Molti ancora si staranno chiedendo cosa sia venuto a fare Raffaele Lombardo in città, la settimana scorsa.
Tutti si aspettavano che venisse per “benedire” il candidato a sindaco di Mpa nella persona del dott. Saro Caci. Che invece dovrà dividere la seggiola di candidato in pectore con il sindaco uscente Greco, che con l’Mpa invero non ha mai avuto a che dividere. Il che ha creato mugugni in un gruppo già sufficientemente affiatato. Già questo da solo basterebbe per sospettare una di quelle trappole politiche di cui il leader catanese è maestro. Con una sola mossa ha preso al laccio il sindaco di Gela, che così per i prossimi due mesi che restano potrà lavorare, a fianco dei due assessori di riferimento Costa e Liardi senza contraccolpi per la sua giunta. Comunque Greco si vorrà sentire, il ruolo di intruso non ce lo leva nessuno..
Parliamo tanto di Lombardo perché è l’unico ad avere richiamato una vera folla elettorale e l’unico, solo con questa, mosso le acque stagnanti di questa campagna elettorale, fatta finora di se, di ma, però, a me che mi tocca, mettendo sul tavolo delle trattative, sin dai primi contatti, non già idee e progettualità, ma rendite di posizioni da far valere. Per le prime, ci saranno cinque anni di tempo, per la merce di scambio solo due mesi.
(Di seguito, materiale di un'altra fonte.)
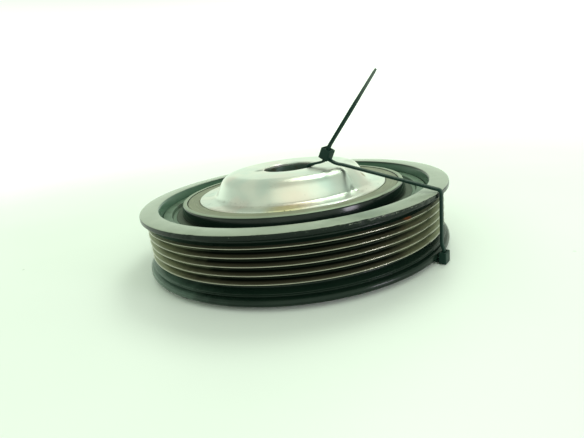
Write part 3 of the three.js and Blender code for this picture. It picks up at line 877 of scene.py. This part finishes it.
# Waypoints of (reach, height, where the rounded corner starts), as in the CAD model.
LOWER_ROUTE = [
    (77.5, UNDERSIDE, 0), (4.7, UNDERSIDE, 3.5), (4.7, 0.6, 2.5), (12.6, 11.1, 1.2),
    (*in_head(0, -4.25), 1.2), (*in_head(0, 4.25), 1.4), (52, 50.6, 0),
]
UPPER_ROUTE = [
    (*in_head(2.2, -2), 0), (28.6, 11.7, 1.5), (32.5, 11.1, 1.5), (SIDE_REACH, 0.9, 1.5),
    (SIDE_REACH, -22, 1), (HEAD_B, -24.8, 1), (HEAD_B, HEAD_B_LOW + 0.2, 0),
]


def strap_line(waypoints, step=0.22):
    """Evenly spaced points along a route with rounded corners."""
    points = [np.array(waypoints[0][:2], float)]
    for before, (x, y, bend), after in zip(waypoints, waypoints[1:], waypoints[2:]):
        corner = np.array((x, y), float)
        start, end = (np.array(other[:2], float) - corner for other in (before, after))
        start = corner + start / np.linalg.norm(start) * bend
        end = corner + end / np.linalg.norm(end) * bend
        for t in np.linspace(0, 1, 9):
            points.append((1 - t) ** 2 * start + 2 * t * (1 - t) * corner + t * t * end)
    points.append(np.array(waypoints[-1][:2], float))
    points = np.array(points)
    along = np.concatenate([[0], np.cumsum(np.linalg.norm(np.diff(points, axis=0), axis=1))])
    even = np.linspace(0, along[-1], int(along[-1] / step) + 1)
    return np.stack([np.interp(even, along, points[:, i]) for i in (0, 1)], 1), even


def make_strap(name, waypoints, width, teeth_from, taper_from=None):
    """A nylon strap with rounded edges and a ladder of teeth sunk into one face.

    teeth_from and taper_from are distances along the strap.
    """
    line, along = strap_line(waypoints)
    ahead = np.gradient(line, axis=0)
    ahead /= np.linalg.norm(ahead, axis=1, keepdims=True)
    normal = np.stack([ahead[:, 1], -ahead[:, 0]], 1)
    taper = np.ones(len(line))
    thin = np.ones(len(line))
    if taper_from is not None:
        share = np.clip((along - taper_from) / (along[-1] - taper_from), 0, 1)
        taper = 1 - 0.45 * share**1.5 - 0.3 * smooth_step(share, 0.93, 1)
        thin = 1 - 0.25 * share
    half_width = width / 2 * taper
    half = TIE_THICKNESS / 2 * thin
    tooth = 0.5 + 0.5 * np.sign(np.sin(along * TURN / TOOTH_PITCH))
    sunk = TOOTH_DEPTH * tooth * smooth_step(along, teeth_from, teeth_from + 1)
    section = [(-1, 0.45, 0), (-0.93, 0.85, 0), (-0.8, 1, 0), (-0.62, 1, 0), (-0.56, 1, 1), (0.56, 1, 1),
               (0.62, 1, 0), (0.8, 1, 0), (0.93, 0.85, 0), (1, 0.45, 0), (1, -0.45, 0), (0.93, -0.85, 0),
               (0.8, -1, 0), (-0.8, -1, 0), (-0.93, -0.85, 0), (-1, -0.45, 0)]
    rings = []
    for across, out, sinks in section:
        place = line + normal * (half * out - sunk * sinks)[:, None]
        rings.append(np.stack([place[:, 0], half_width * across, place[:, 1] + FRONT], 1))
    vertices = np.stack(rings, 1)
    count, width = vertices.shape[:2]
    faces = grid_faces(count, width, closed_rows=False)
    last = (count - 1) * width
    faces += [list(range(width)), [last + i for i in reversed(range(width))]]
    obj = add_mesh(name, vertices.reshape(-1, 3), faces, 50)
    repair = bmesh.new()
    repair.from_mesh(obj.data)
    bmesh.ops.recalc_face_normals(repair, faces=repair.faces)
    repair.to_mesh(obj.data)
    repair.free()
    return obj


def rounded_block(name, low, high, bevel):
    """A box with rounded edges."""
    build = bmesh.new()
    bmesh.ops.create_cube(build, size=1)
    size = Vector(high) - Vector(low)
    middle = (Vector(high) + Vector(low)) / 2
    for vertex in build.verts:
        vertex.co = (Vector(a * b for a, b in zip(vertex.co, size)) + middle) * MM
    bmesh.ops.bevel(build, geom=build.edges, offset=bevel * MM, segments=4, profile=0.6, affect="EDGES")
    mesh = bpy.data.meshes.new(name)
    build.to_mesh(mesh)
    build.free()
    soften(mesh)
    return add_object(name, mesh)


def make_head(inner, outer, low, high, rounding, mouth):
    """A tie's head with its slot, standing over the origin, with a sunk mouth at one end."""
    across, deep = 1.6, 0.85  # half the slot
    head = rounded_block("tie_head", (inner, -HEAD_HALF, low), (outer, HEAD_HALF, high), rounding)
    slot = rounded_block("tie_slot", (-deep, -across, low - 1), (deep, across, high + 1), 0.15)
    tools = [slot]
    if mouth:
        tools.append(rounded_block("tie_mouth", (-2.1, -2.2, high - 0.7), (2.1, 2.2, high + 2), 0.4))
    return combine(head, tools)


def make_lower_tie():
    """From the head by the rear flange, under the pulley, up the bore and on as the free tail."""
    head = make_head(77.1 - HEAD_B, 80.1 - HEAD_B, HEAD_B_LOW + FRONT, HEAD_B_HIGH + FRONT, 0.35, False)
    head.data.transform(Matrix.Translation((HEAD_B * MM, 0, 0)))
    strap = make_strap("lower_tie", LOWER_ROUTE, TIE_WIDTH, 116, 150)
    return moved(combine(strap, [head], "UNION"), 0, TIE_ANGLE)


def make_upper_tie():
    """From the head on the dome, over the front and down the belt face."""
    head = make_head(-HEAD_HALF, HEAD_HALF, -2.7, 2.7, 0.55, True)
    lift = Matrix.Translation((HEAD_A[0] * MM, 0, (HEAD_A[1] + FRONT) * MM))
    head.data.transform(lift @ Matrix.Rotation(HEAD_TILT, 4, "Y"))
    strap = make_strap("upper_tie", UPPER_ROUTE, FRONT_TIE_WIDTH, 60)
    return moved(combine(strap, [head], "UNION"), 0, TIE_ANGLE)


# ---- Pieces on their bodies ------------------------------------------------------------------


def place(obj, material, body, slot, *nodes):
    """Gives a piece its material and its body, and hides the CAD nodes it stands for; slot is not used."""
    obj.data.materials.clear()
    obj.data.materials.append(material)
    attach(obj, body)
    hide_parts(*nodes)


def keep(node, material):
    """Keeps a CAD node, smooths its facets and gives it a material."""
    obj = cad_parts[node]
    obj.data.materials.clear()
    obj.data.materials.append(material)
    soften(obj.data, 50)
    return obj


def make_pieces():
    steel = bearing_steel()
    seal = seal_rubber()
    rotor_finish = rotor_steel()
    coil_finish = coil_steel()
    nylon = tie_nylon()
    plastic = moulded_plastic("moulded_cage", (0.1, 0.06, 0.025), (0.2, 0.13, 0.06))
    place(make_sheave(), pulley_coat(), "pulley", "pulley_coat", "pulley_sheave")
    place(make_rotor(), rotor_finish, "pulley", "rotor_steel", "rotor")
    place(make_lining(), friction_compound(), "pulley", "friction", "friction_lining")
    place(make_bearing_ring("outer_race", 1), steel, "pulley", "bearing_steel", "bearing_outer_ring")
    place(make_bearing_ring("inner_race", -1), steel, "field_coil", "bearing_steel", "bearing_inner_ring")
    place(make_seal("front_seal", 1), seal, "pulley", "seal_rubber", "bearing_seal_front")
    place(make_seal("rear_seal", -1), seal, "pulley", "seal_rubber", "bearing_seal_rear")
    place(make_circlip(), rotor_finish, "pulley", "rotor_steel", "bearing_circlip")
    place(make_coil_housing(), coil_finish, "field_coil", "coil_steel", "coil_housing")
    place(make_bobbin(), plastic, "field_coil", "cage_plastic", "coil_bobbin")
    place(make_winding(), copper_wire(), "field_coil", "copper_wire", "coil_winding")
    place(make_resin(), cast_resin(), "field_coil", "resin", "coil_resin")
    place(make_coil_plate(), coil_finish, "field_coil", "coil_steel", "coil_mounting_plate")
    place(make_grommet(), seal, "field_coil", "seal_rubber", "coil_lead_grommet")
    place(make_dome(), zinc_plate(), "hub", "zinc_plate", "hub_dome")
    place(make_boss(), hub_steel(), "hub", "hub_steel", "hub_boss")
    place(make_damper(), damper_rubber(), "armature", "damper_rubber", "damper_ring")
    place(make_armature(), armature_coat(), "armature", "armature_coat", "armature_plate")
    place(make_lower_tie(), nylon, "field_coil", "tie_nylon", "cable_tie_lower")
    place(make_upper_tie(), nylon, "field_coil", "tie_nylon", "cable_tie_upper")
    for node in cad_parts:
        if node.startswith("bearing_ball"):
            ball = keep(node, steel)
            ball.modifiers.new("round", "SUBSURF").render_levels = 2
        if node.startswith("bearing_cage"):
            keep(node, plastic)


# ---- Floor, light and camera -----------------------------------------------------------------


def make_floor():
    """A pale floor that runs on out of sight, glowing more with distance as painted light."""
    near, far, side = -1.5 / MM, 6 / MM, 5 / MM
    vertices = [(-side, near, 0), (side, near, 0), (side, far, 0), (-side, far, 0)]
    floor = add_mesh("floor", vertices, [(0, 1, 2, 3)])
    s = Shader("pale_floor", Specular_IOR_Level=0.4)
    cloud = s.noise(90, 3, 0.4)
    colour = s.mix(cloud, (0.82, 0.82, 0.81), (0.88, 0.88, 0.87))
    specks = s.both(s.spots(26, 0.01, 0.035), s.band(s.noise(60), 0.45, 0.6))
    colour = s.mix(s.share(specks, 0.6), colour, (0.3, 0.32, 0.26))
    # painted light: the floor glows more with distance, so it fades to white
    s.feed(s.surface.inputs["Emission Color"], (0.9, 1, 0.9, 1))
    s.feed(s.surface.inputs["Emission Strength"], s.band(s.radius, 150, 900, 0, 0.5))
    floor.data.materials.append(s.finish(colour, s.blend(cloud, 0.4, 0.5)))


def add_area_light(name, place, target, size, power, colour):
    light = bpy.data.lights.new(name, "AREA")
    light.shape = "RECTANGLE"
    light.size, light.size_y = size
    light.energy = power
    light.color = colour
    obj = bpy.data.objects.new(name, light)
    bpy.context.scene.collection.objects.link(obj)
    obj.location = place
    obj.rotation_euler = (Vector(target) - Vector(place)).to_track_quat("-Z", "Y").to_euler()


LIGHT_TINT = (0.83, 1.0, 0.8)


def light_scene():
    world = bpy.data.worlds.new("soft_studio")
    bpy.context.scene.world = world
    world.use_nodes = True
    tree = world.node_tree
    back = tree.nodes["Background"]
    ramp = tree.nodes.new("ShaderNodeValToRGB")
    split = tree.nodes.new("ShaderNodeSeparateXYZ")
    place = tree.nodes.new("ShaderNodeTexCoord")
    tree.links.new(place.outputs["Generated"], split.inputs[0])
    tree.links.new(split.outputs[2], ramp.inputs[0])
    tree.links.new(ramp.outputs[0], back.inputs[0])
    brightness = ((0, 1.6), (0.19, 1.45), (0.27, 0.98), (0.5, 0.81), (1, 0.78))
    while len(ramp.color_ramp.elements) < len(brightness):
        ramp.color_ramp.elements.new(0.5)
    for element, (height, level) in zip(ramp.color_ramp.elements, brightness):
        element.position = height
        element.color = (*(level * share for share in LIGHT_TINT), 1)
    add_area_light("overhead", (0.25, 0.42, 0.8), (0, 0, 0), (0.4, 0.34), 2.7, LIGHT_TINT)
    add_area_light("front_fill", (0.3, -1.1, 0.9), (0, 0, 0.02), (2.4, 1.4), 6.6, LIGHT_TINT)
    add_area_light("side_glint", (0.57, -0.45, 0.19), (0, 0, 0.03), (0.17, 0.12), 1.3, (0.93, 0.88, 1))


def add_camera():
    """The photograph's viewpoint: low in front, rolled a little, with a wide lens."""
    camera = bpy.data.cameras.new("camera")
    camera.sensor_width = 36
    camera.lens = 24.32
    camera.clip_start = 0.01
    obj = bpy.data.objects.new("camera", camera)
    bpy.context.scene.collection.objects.link(obj)
    right = Vector((0.99248, -0.02481, -0.11986))
    up = Vector((0.12198, 0.28257, 0.95146))
    back = right.cross(up)
    turn = Matrix((right, up, back)).transposed().to_4x4()
    obj.matrix_world = Matrix.Translation((0, -203.8 * MM, (42 + FRONT) * MM)) @ turn
    bpy.context.scene.camera = obj


add_camera()
bpy.context.scene.view_settings.view_transform = "Standard"
make_pieces()
make_floor()
light_scene()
Indirettamente Lombardo, con la sua ridiscesa nell’agone politico, ha seguito la strada che da un annetto ha già intrapreso Cuffaro con la sua Democrazia Cristiana. Lui agrigentino, l’altro catanese, appena liberatisi dai gangli della giustizia, si sono rituffati nella politica attiva, dimostrando, sin dai primi movimenti, di avere ancora molte cartucce da sparare, metaforicamente parlando. E il loro peso elettorale già si comincia a sentire, stando all’influenza che già dimostrano di poter esercitare nelle loro sempre più frequenti uscite pre-elettorali.
Tre pezzi da novanta. Cuffaro prima, Lombardo dopo, a seguire potrebbe essere la volta di Saro Crocetta a ri-scendere in campo, non appena chiuse in suo favore (benedette prescrizioni!) le rogne giudiziarie ancora pendenti. E’ nel loro diritto rimettersi in gioco in prima persona. Le rispettive truppe non aspettano altro. Comunque sarà, per i primi due, i tempi sono già maturi. Sabato scorso, a Villa Peretti, il termometro del tifo era già alto, aspettando il voto di giugno.
Se a destra a sparigliare le carte è stato il ciclone Lombardo con la sua uscita a sorpresa, a sinistra ci ha pensato il Partito Democratico, che ha disertato la prima riunione pubblica organizzata per la presentazione del campo largo e del suo candidato designato, rimettendo così in discussione un paio di mesi di lavoro del leader pentastellato Di Paola. In buona sostanza, se il Pd non rientra nell’alleanza, tutto salta. Salta il campo largo e si restringe, indebolendola, l’alleanza a sostegno di Terenziano Di Stefano, forse un pò frettolosamente uscito allo scoperto.
Partiti, movimenti e liste civiche sono disorientati. In questa fase sono come le borse finanziarie: oggi perde uno, domani guadagna l’altro, quasi tutti procedono in ordine sparso. Si lanciano segnali o il classico sasso nello stagno e subito dopo aver creato un po’ di scompiglio, si ritira la mano senza nasconderla, propio per dare un messaggio preciso.
Nelle ultime ore sembrerebbe fare un passo indietro Scerra (Fratelli d’Italia, mentre ne fa uno in avanti Casciana; insistono Franzone con la lista che porta il suo nome, e Donegani che lavora da mesi con il suo il suo movimento (PeR, (Progressisti e Rinnovatori). A Donegani sicuramente la palma del candidato in pectore più attivo, con il suo laboratorio politico trasformato in braccio armato della sua campagna elettorale.
C’è chi lavora sottotraccia. Dal Pd, dopo la diserzione dall’assemblea del campo largo, non trapela più nulla; lo stesso dicasi per la Democrazia Cristiana, Azione e Italia Viva. Tacciono il Movimento 5 Stelle e Forza Italia. I socialisti sembrano essersi tirati fuori. Frizioni si registrano in Fratelli d’Italia e tra le due anime del partito Democratico.